Lately, I've been struggling with listening to English audiobooks while in places where I'm focused on other languages, so I've slowed on even the much easier than normal travel audiobook consumption. 

This is Charlie Chaplin's view from his house in Switzerland where he moved
after the US revoked his visa.  Seems like it worked out okay for him.
Also, my awesome noise cancelling Bluetooth headphones went caput -- the isotunes were definitely one of the best Christmas presents I received, except they couldn't hold a charge after being unplugged and, recently, completely died on me after less than 5 months of service.  If the Internet is to be believed, the majority of my complaints are not common, so half of me wants to buy another set and hope for a better experience, while the other half just thinks going with cheap disposable wired headsets like I have been for the last decade continues to be the best approach.  Any and all opinions on this issue welcome!

Goodbye Marseille!  Thanks for all the gorgeous miles.
In other news, last week's mileage topped 35 for the first time in 2017 (in a long while, actually).  More than half walking/hiking while we explored Marseille, but still, it feels good to see those big numbers. 

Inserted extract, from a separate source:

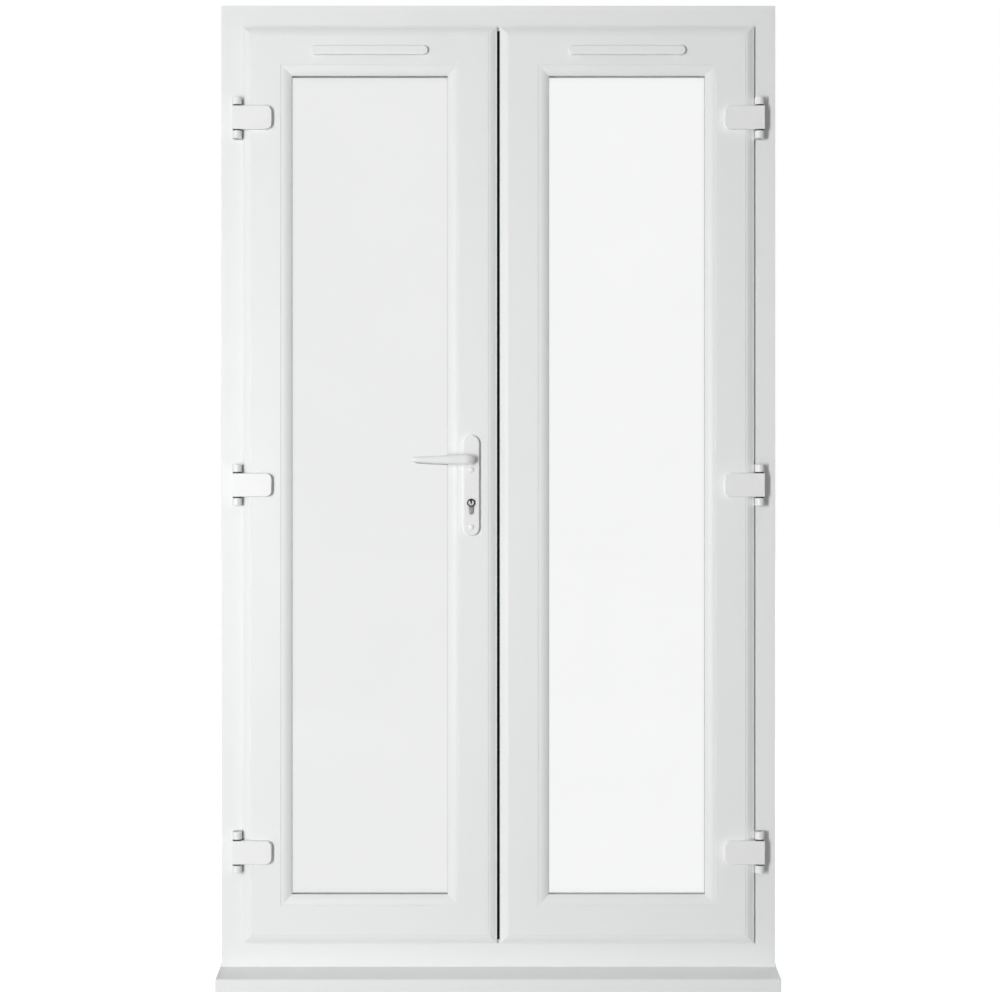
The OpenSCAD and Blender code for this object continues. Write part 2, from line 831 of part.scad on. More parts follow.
module lock_faceplate() {
    color("silver") difference() {
        block([face_x - faceplate_t, lock_y - faceplate_half, leaf_z - faceplate_l / 2],
            [face_x, lock_y + faceplate_half, leaf_z + faceplate_l / 2]);
        block([face_x - 10, lock_y - latch_half - loose, latch_z - latch_h / 2 - loose],
            [face_x + 10, lock_y + latch_half + loose, latch_z + latch_h / 2 + loose]);
    }
}

// Latch with a bevelled tip, drawn back flush.
module latch() {
    x0 = face_x - latch_l;
    x1 = face_x - loose;
    y0 = lock_y - latch_half;
    y1 = lock_y + latch_half;
    color("silver") translate([0, 0, latch_z - latch_h / 2]) linear_extrude(height = latch_h)
        polygon([[x0, y0], [x1, y0], [x1, y0 + 3], [x1 - 9, y1], [x0, y1]]);
}

module shootbolt(up) {
    start = up ? lock_top - rod_seat : body_bottom;
    end = up ? body_top : lock_bottom + rod_seat;
    color("silver") translate([rod_x, lock_y, start]) cylinder(r = rod_r, h = end - start);
}

sill();
sill_end_caps();
frame_length("top");  // frame_head
frame_length("bottom");  // frame_threshold
frame_length("left");  // frame_jamb_left
frame_length("right");  // frame_jamb_right
frame_reinforcement();
frame_weatherseal();
shootbolt_keeps();
hinge_frame_leaves(-1);  // left_hinge_frame_leaves
hinge_frame_leaves(1);  // right_hinge_frame_leaves
hinge_sash_leaves(-1);  // left_hinge_sash_leaves
hinge_sash_leaves(1);  // right_hinge_sash_leaves
hinge_pins();
hinge_washers();
leaf_length(-1, "left");  // master_hinge_stile
leaf_length(-1, "right");  // master_lock_stile
leaf_length(-1, "top");  // master_top_rail
leaf_length(-1, "bottom");  // master_bottom_rail
leaf_reinforcement(-1);  // master_reinforcement
glass_panes(-1);  // master_glass_panes
spacer(-1);  // master_spacer
glazing_gaskets(-1);  // master_glazing_gaskets
glazing_beads(-1);  // master_glazing_beads
leaf_weatherseal(-1);  // master_weatherseal
vent_cover(-1);  // master_vent_cover
vent_base(-1);  // master_vent_base
vent_flap(-1);  // master_vent_flap
leaf_length(1, "right");  // slave_hinge_stile
leaf_length(1, "left");  // slave_meeting_stile
leaf_length(1, "top");  // slave_top_rail
leaf_length(1, "bottom");  // slave_bottom_rail
leaf_reinforcement(1);  // slave_reinforcement
glass_panes(1);  // slave_glass_panes
spacer(1);  // slave_spacer
glazing_gaskets(1);  // slave_glazing_gaskets
glazing_beads(1);  // slave_glazing_beads
leaf_weatherseal(1);  // slave_weatherseal
vent_cover(1);  // slave_vent_cover
vent_base(1);  // slave_vent_base
vent_flap(1);  // slave_vent_flap
floating_mullion();
mullion_gasket();
mullion_end_caps();
latch_keep();
slave_bolt(true);  // slave_bolt_top
slave_bolt(false);  // slave_bolt_bottom
color("silver") backplate(-leaf_out - backplate_t, -leaf_out);  // outside_backplate
color("silver") backplate(leaf_back, leaf_back + backplate_t);  // inside_backplate
lever(-leaf_out, -1);  // outside_lever
lever(leaf_back, 1);  // inside_lever
lever_spindle();
handle_bolts();
cylinder_body();
cylinder_plug();
lock_case();
lock_faceplate();
latch();
shootbolt(true);  // shootbolt_top
shootbolt(false);  // shootbolt_bottom
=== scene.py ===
import math

import bpy
import bmesh
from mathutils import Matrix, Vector


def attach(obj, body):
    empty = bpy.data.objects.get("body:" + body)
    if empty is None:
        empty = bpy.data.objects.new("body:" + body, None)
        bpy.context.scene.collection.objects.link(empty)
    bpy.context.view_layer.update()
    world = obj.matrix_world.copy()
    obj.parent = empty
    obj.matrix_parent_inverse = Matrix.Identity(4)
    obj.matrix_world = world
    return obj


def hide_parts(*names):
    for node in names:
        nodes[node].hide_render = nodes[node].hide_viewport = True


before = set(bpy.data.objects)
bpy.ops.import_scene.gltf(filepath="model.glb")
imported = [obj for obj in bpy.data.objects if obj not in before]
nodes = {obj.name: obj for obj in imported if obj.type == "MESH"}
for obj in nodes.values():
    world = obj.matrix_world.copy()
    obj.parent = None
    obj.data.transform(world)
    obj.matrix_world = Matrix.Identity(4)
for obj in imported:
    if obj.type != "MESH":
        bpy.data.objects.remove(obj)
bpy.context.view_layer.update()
print("frame loaded:", len(nodes), "nodes")

mm = 0.001
effectOutputs = {
    "Colour": "NodeSocketColor", "Roughness": "NodeSocketFloat", "Normal": "NodeSocketVector",
}


# An effect: a node group with the named inputs that puts out a colour, a roughness and a normal.
def newEffect(name, inputs):
    group = bpy.data.node_groups.new(name, "ShaderNodeTree")
    for kind, names in inputs.items():
        for socketName in names:
            group.interface.new_socket(name=socketName, in_out="INPUT", socket_type=kind)
    for socketName, kind in effectOutputs.items():
        group.interface.new_socket(name=socketName, in_out="OUTPUT", socket_type=kind)
    given = group.nodes.new("NodeGroupInput").outputs
    return group, given, group.nodes.new("NodeGroupOutput")


# Gives a node's inputs their plain values, or links other sockets to them.
def feed(tree, node, inputs):
    for key, value in inputs.items():
        if isinstance(value, (int, float, tuple)):
            node.inputs[key].default_value = value
        else:
            tree.links.new(value, node.inputs[key])


def addNode(tree, kind, inputs=None, **settings):
    node = tree.nodes.new(kind)
    for key, value in settings.items():
        setattr(node, key, value)
    feed(tree, node, inputs or {})
    return node


def mathNode(tree, operation, a, b):
    return addNode(tree, "ShaderNodeMath", {0: a, 1: b}, operation=operation).outputs[0]


def noiseNode(tree, vector, scale, detail, roughness):
    inputs = {"Vector": vector, "Scale": scale, "Detail": detail, "Roughness": roughness}
    return addNode(tree, "ShaderNodeTexNoise", inputs).outputs["Fac"]


def mixColour(tree, fac, a, b):
    return addNode(tree, "ShaderNodeMix", {0: fac, 6: a, 7: b}, data_type="RGBA").outputs[2]


def mapRange(tree, value, low, high):
    inputs = {"Value": value, "To Min": low, "To Max": high}
    return addNode(tree, "ShaderNodeMapRange", inputs).outputs[0]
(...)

In future running goals, unlike the Paris Park Run 5K, which was for myself only, I am registered for the Peachtree Road Race, so I really do actually need to get my mileage, heat acclimatization (good thing we stayed in Western Europe!), hills and humidity tolerance up in the next 7 weeks.  After that, I'll be joining my long-lost E2 at Wharf to Wharf to welcome us back to California in July. 

And, because we opted out of Central Europe, now all of the prep for these races has to happen while living la dolce vita in the land of all of the amazing food and wine that is Western Europe.  We said goodbye to France today, but we've still got Spain, Portugal, and Italy at a minimum to contend with...wish me Buena Suerte (I'm gonna need it).